┌──
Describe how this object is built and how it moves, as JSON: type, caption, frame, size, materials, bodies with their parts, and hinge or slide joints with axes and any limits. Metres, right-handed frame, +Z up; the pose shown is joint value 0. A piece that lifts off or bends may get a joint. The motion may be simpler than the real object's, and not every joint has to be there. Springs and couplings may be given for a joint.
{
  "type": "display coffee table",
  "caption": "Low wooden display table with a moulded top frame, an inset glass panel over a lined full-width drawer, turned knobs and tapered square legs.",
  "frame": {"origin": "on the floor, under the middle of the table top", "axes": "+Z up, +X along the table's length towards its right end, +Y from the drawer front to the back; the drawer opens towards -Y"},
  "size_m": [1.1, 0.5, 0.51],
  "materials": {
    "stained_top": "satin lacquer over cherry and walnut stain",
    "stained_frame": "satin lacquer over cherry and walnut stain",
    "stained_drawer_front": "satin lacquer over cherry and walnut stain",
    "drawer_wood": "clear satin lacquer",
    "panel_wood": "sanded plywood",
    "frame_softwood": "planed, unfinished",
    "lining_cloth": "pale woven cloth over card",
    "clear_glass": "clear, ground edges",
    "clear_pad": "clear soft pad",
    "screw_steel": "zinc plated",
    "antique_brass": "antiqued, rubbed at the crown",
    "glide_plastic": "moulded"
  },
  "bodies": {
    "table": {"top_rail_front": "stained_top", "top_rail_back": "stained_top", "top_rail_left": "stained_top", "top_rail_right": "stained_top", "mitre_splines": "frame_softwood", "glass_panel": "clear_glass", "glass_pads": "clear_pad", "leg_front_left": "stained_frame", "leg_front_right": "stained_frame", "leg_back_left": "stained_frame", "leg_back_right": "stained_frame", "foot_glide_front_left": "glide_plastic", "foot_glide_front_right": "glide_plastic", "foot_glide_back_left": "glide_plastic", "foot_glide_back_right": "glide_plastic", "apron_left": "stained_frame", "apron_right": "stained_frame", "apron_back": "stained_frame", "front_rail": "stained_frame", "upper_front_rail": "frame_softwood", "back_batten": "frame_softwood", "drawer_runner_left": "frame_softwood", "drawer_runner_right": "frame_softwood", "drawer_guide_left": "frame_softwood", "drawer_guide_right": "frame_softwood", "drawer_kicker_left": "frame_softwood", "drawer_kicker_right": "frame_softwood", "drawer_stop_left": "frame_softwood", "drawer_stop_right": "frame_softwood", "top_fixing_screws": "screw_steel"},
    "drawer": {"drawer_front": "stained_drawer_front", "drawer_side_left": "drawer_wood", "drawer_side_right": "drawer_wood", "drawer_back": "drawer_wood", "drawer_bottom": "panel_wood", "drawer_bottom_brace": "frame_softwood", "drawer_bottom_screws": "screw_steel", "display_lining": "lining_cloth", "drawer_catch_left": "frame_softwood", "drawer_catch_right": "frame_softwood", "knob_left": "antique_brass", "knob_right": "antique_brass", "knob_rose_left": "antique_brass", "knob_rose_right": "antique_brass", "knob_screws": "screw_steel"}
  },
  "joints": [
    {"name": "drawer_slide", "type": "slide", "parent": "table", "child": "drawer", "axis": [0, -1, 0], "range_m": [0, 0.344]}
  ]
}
└──
Set task
Copy the data above exactly. Every line must be included.

The completed task
Describe how this object is built and how it moves, as JSON: type, caption, frame, size, materials, bodies with their parts, and hinge or slide joints with axes and any limits. Metres, right-handed frame, +Z up; the pose shown is joint value 0. A piece that lifts off or bends may get a joint. The motion may be simpler than the real object's, and not every joint has to be there. Springs and couplings may be given for a joint.
{
  "type": "display coffee table",
  "caption": "Low wooden display table with a moulded top frame, an inset glass panel over a lined full-width drawer, turned knobs and tapered square legs.",
  "frame": {"origin": "on the floor, under the middle of the table top", "axes": "+Z up, +X along the table's length towards its right end, +Y from the drawer front to the back; the drawer opens towards -Y"},
  "size_m": [1.1, 0.5, 0.51],
  "materials": {
    "stained_top": "satin lacquer over cherry and walnut stain",
    "stained_frame": "satin lacquer over cherry and walnut stain",
    "stained_drawer_front": "satin lacquer over cherry and walnut stain",
    "drawer_wood": "clear satin lacquer",
    "panel_wood": "sanded plywood",
    "frame_softwood": "planed, unfinished",
    "lining_cloth": "pale woven cloth over card",
    "clear_glass": "clear, ground edges",
    "clear_pad": "clear soft pad",
    "screw_steel": "zinc plated",
    "antique_brass": "antiqued, rubbed at the crown",
    "glide_plastic": "moulded"
  },
  "bodies": {
    "table": {"top_rail_front": "stained_top", "top_rail_back": "stained_top", "top_rail_left": "stained_top", "top_rail_right": "stained_top", "mitre_splines": "frame_softwood", "glass_panel": "clear_glass", "glass_pads": "clear_pad", "leg_front_left": "stained_frame", "leg_front_right": "stained_frame", "leg_back_left": "stained_frame", "leg_back_right": "stained_frame", "foot_glide_front_left": "glide_plastic", "foot_glide_front_right": "glide_plastic", "foot_glide_back_left": "glide_plastic", "foot_glide_back_right": "glide_plastic", "apron_left": "stained_frame", "apron_right": "stained_frame", "apron_back": "stained_frame", "front_rail": "stained_frame", "upper_front_rail": "frame_softwood", "back_batten": "frame_softwood", "drawer_runner_left": "frame_softwood", "drawer_runner_right": "frame_softwood", "drawer_guide_left": "frame_softwood", "drawer_guide_right": "frame_softwood", "drawer_kicker_left": "frame_softwood", "drawer_kicker_right": "frame_softwood", "drawer_stop_left": "frame_softwood", "drawer_stop_right": "frame_softwood", "top_fixing_screws": "screw_steel"},
    "drawer": {"drawer_front": "stained_drawer_front", "drawer_side_left": "drawer_wood", "drawer_side_right": "drawer_wood", "drawer_back": "drawer_wood", "drawer_bottom": "panel_wood", "drawer_bottom_brace": "frame_softwood", "drawer_bottom_screws": "screw_steel", "display_lining": "lining_cloth", "drawer_catch_left": "frame_softwood", "drawer_catch_right": "frame_softwood", "knob_left": "antique_brass", "knob_right": "antique_brass", "knob_rose_left": "antique_brass", "knob_rose_right": "antique_brass", "knob_screws": "screw_steel"}
  },
  "joints": [
    {"name": "drawer_slide", "type": "slide", "parent": "table", "child": "drawer", "axis": [0, -1, 0], "range_m": [0, 0.344]}
  ]
}